The church also contains a fresco by il Pordenone commissioned in 1516 by Pantasilea Baglioni, widow of Bartolomeo d'Alviano. The fresco depicts the patron alongside a Madonna and saints.

=== Villa Cahen ===
Villa Cahen was built in 1880 by the Jewish financier Edouard Cahen, who had acquired a large estate from the Bourbon del Monte family in the area known as Selva di Meana.

The property is distinguished by an extensive Italian-style garden containing a wide variety of tree and herb species, including rare examples collected from distant regions. The layout reflects a carefully designed composition enriched by both natural and artificial elements, forming a notable example of Liberty-style landscaping. The complex also includes a limonaia and greenhouses used to protect plants during winter, as well as a Japanese garden located within the park between the Italian garden and the greenhouses.

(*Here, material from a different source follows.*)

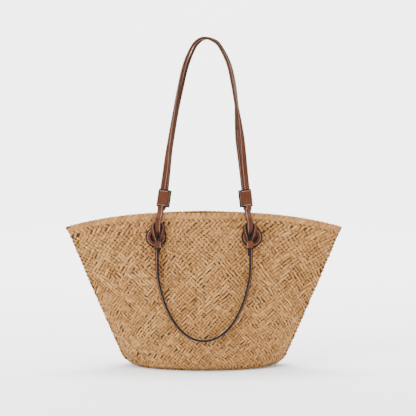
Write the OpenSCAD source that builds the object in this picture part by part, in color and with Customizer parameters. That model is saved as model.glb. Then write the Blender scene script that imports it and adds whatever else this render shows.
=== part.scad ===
// Woven beach bag: an oval-based plaited basket, two long shoulder straps gathered by
// two leather keepers, and a short hanging handle on each face.
// X runs along the mouth, Y from front (-) to back (+), Z up. The bag stands on Z = 0.

/* [Basket] */
// Length of the mouth from corner to corner
rim_length = 460; // [430:1:480]
// Height of the rim at its middle
rim_height = 259; // [252:1:266]
// How much lower the rim's two corners hang
rim_drop = 24; // [16:1:30]
// Depth of the mouth at its middle, front to back
mouth_depth = 68; // [60:1:76]
// Length of the flat oval base
base_length = 206; // [196:1:216]
// Width of the flat oval base
base_width = 80; // [74:1:86]
// Thickness of the plaited wall
wall = 4; // [3:0.5:5]
// Share of the mouth's depth that the straps pinch in
pinch = 0.66; // [0.5:0.02:0.7]

/* [Leather discs] */
// Distance from the middle to each disc
disc_x = 80; // [78:0.5:82]
// Height of the disc centres
disc_z = 218; // [214:1:222]
// Diameter of a disc
disc_d = 35.6; // [32:0.2:38]
// Thickness of a disc
disc_t = 2.4; // [2:0.1:2.8]
// Diameter of the hole that a strap passes through
hole_d = 15.6; // [14:0.2:16]

/* [Shoulder straps] */
// Width of a shoulder strap
strap_w = 10; // [9:0.5:10.5]
// Thickness of a shoulder strap
strap_t = 4.5; // [4:0.1:4.8]
// Height of the middle of the straps at the top of the arch
arch_top = 549; // [535:1:560]

/* [Keepers] */
// Height of the big keepers' lower edge
keeper_z = 267.6; // [267:0.2:269]
// Length of a big keeper along the straps
keeper_h = 29; // [26:1:32]
// Leather thickness of a big keeper
keeper_t = 1.8; // [1.4:0.1:2.1]
// Width of the stitched fin of a big keeper
fin_w = 3.8; // [3:0.1:4.5]

/* [Short handles] */
// Width of a short handle's strap
handle_w = 9.2; // [8.5:0.1:9.5]
// Thickness of a short handle's strap
handle_t = 3.4; // [2.8:0.1:3.6]
// Height of the lowest point of a hanging short handle
handle_low_z = 50; // [40:1:70]
// Height of the small keepers
small_keeper_h = 14; // [12:0.5:15]
// Leather thickness of a small keeper
small_keeper_leather = 1.4; // [1:0.1:1.5]

/* [Hidden] */

FRONT = -1;
BACK = 1;
LEFT = -1;
RIGHT = 1;
straw = [0.80, 0.66, 0.45];
tan_leather = [0.56, 0.35, 0.21];

// ---- the basket's surface ------------------------------------------------------------
rim_edge_t = 4;
end_r = 36;
end_sweep = 66.25;
mid_r = 30;
mid_sweep = 99;
arc_share = 0.16;
pinch_width = 48;
around = 36;
levels = [0, 0.04, 0.08, 0.12, 0.16, 0.26, 0.36, 0.46, 0.56, 0.66, 0.76, 0.84, 0.92, 1];
inner_levels = [for (s = levels) if (s > 0.03) s];

function mix(a, b, t) = a + (b - a) * t;
function ease(t) = let (c = max(0, min(1, t))) c * c * (3 - 2 * c);
// A profile starts as an arc above the base's edge and goes on straight to its rim point.
function profile(s, start, r, sweep, rim_point) =
    let (a = sweep * min(s / arc_share, 1), p = [start + r * sin(a), r - r * cos(a)])
    s <= arc_share ? p : mix(p, rim_point, (s - arc_share) / (1 - arc_share));
function end_profile(s) = profile(s, base_length / 2, end_r, end_sweep,
    [rim_length / 2 - 1.5, rim_height - rim_drop - rim_edge_t]);
function mid_profile(s) = profile(s, base_width / 2, mid_r, mid_sweep,
    [mouth_depth / 2, rim_height - rim_edge_t]);
function pinch_at(s, x) = 1 - pinch * ease((s - 0.35) / 0.65) * (1 - exp(-pow(x / pinch_width, 2)));
function half_depth(s, x) =
    let (w = min(1, abs(x) / end_profile(s).x))
    mid_profile(s).x * pow(1 - w * w, mix(0.5, 0.8, s)) * pinch_at(s, x);
function level_z(s, x) =
    let (w = min(1, abs(x) / end_profile(s).x))
    mix(mid_profile(s).y, end_profile(s).y, pow(w, 2.7));
function outer_point(s, w, face) =
    let (x = end_profile(s).x * w)
    [x, face * half_depth(s, x), level_z(s, x)];
function inner_point(s, w, face, up = 0) =
    let (x = (end_profile(s).x - mix(wall, 17, pow(s, 3))) * w)
    [x, face * max(0.8, half_depth(s, x) - wall) * (1 - pow(abs(w), 24)),
     max(wall, level_z(s, x)) + up];
// One closed ring of points, front side from left to right and then back.
function ring_of(s, inside, up = 0) = [for (i = [0:2 * around - 1])
    let (w = -cos(180 * i / around), face = i <= around ? FRONT : BACK)
    inside ? inner_point(s, w, face, up) : outer_point(s, w, face) + [0, 0, up]];

// Height to level, then level to depth: where the wall's outer face is at a given X and Z.
function level_of(x, z, s = 0.5, left = 9) =
    left == 0 ? s : level_of(x, z, max(0.02, min(1, s + (z - level_z(s, x)) / 262)), left - 1);
function wall_depth(x, z) = half_depth(level_of(x, z), x);
function wall_normal(x, z, face) =
    let (dx = (wall_depth(x + 2, z) - wall_depth(x - 2, z)) / 4,
         dz = (wall_depth(x, z + 2) - wall_depth(x, z - 2)) / 4)
    unit([-dx, face, -dz]);

function unit(v) = v / norm(v);
function flatten(lists) = [for (l = lists) for (p = l) p];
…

The villa is characterized by light-colored walls and articulated volumes, including a tower element. The interior is arranged over multiple levels, with service areas in the semi-basement, reception and dining rooms on the ground floor, private rooms for the owners above, and additional quarters for servants.

== Notable people ==
Luigi Bellafronte of Allerona was noted as an improvisational poet.

In 19th century sources, the Bernardini family is mentioned as the most prominent family of Allerona.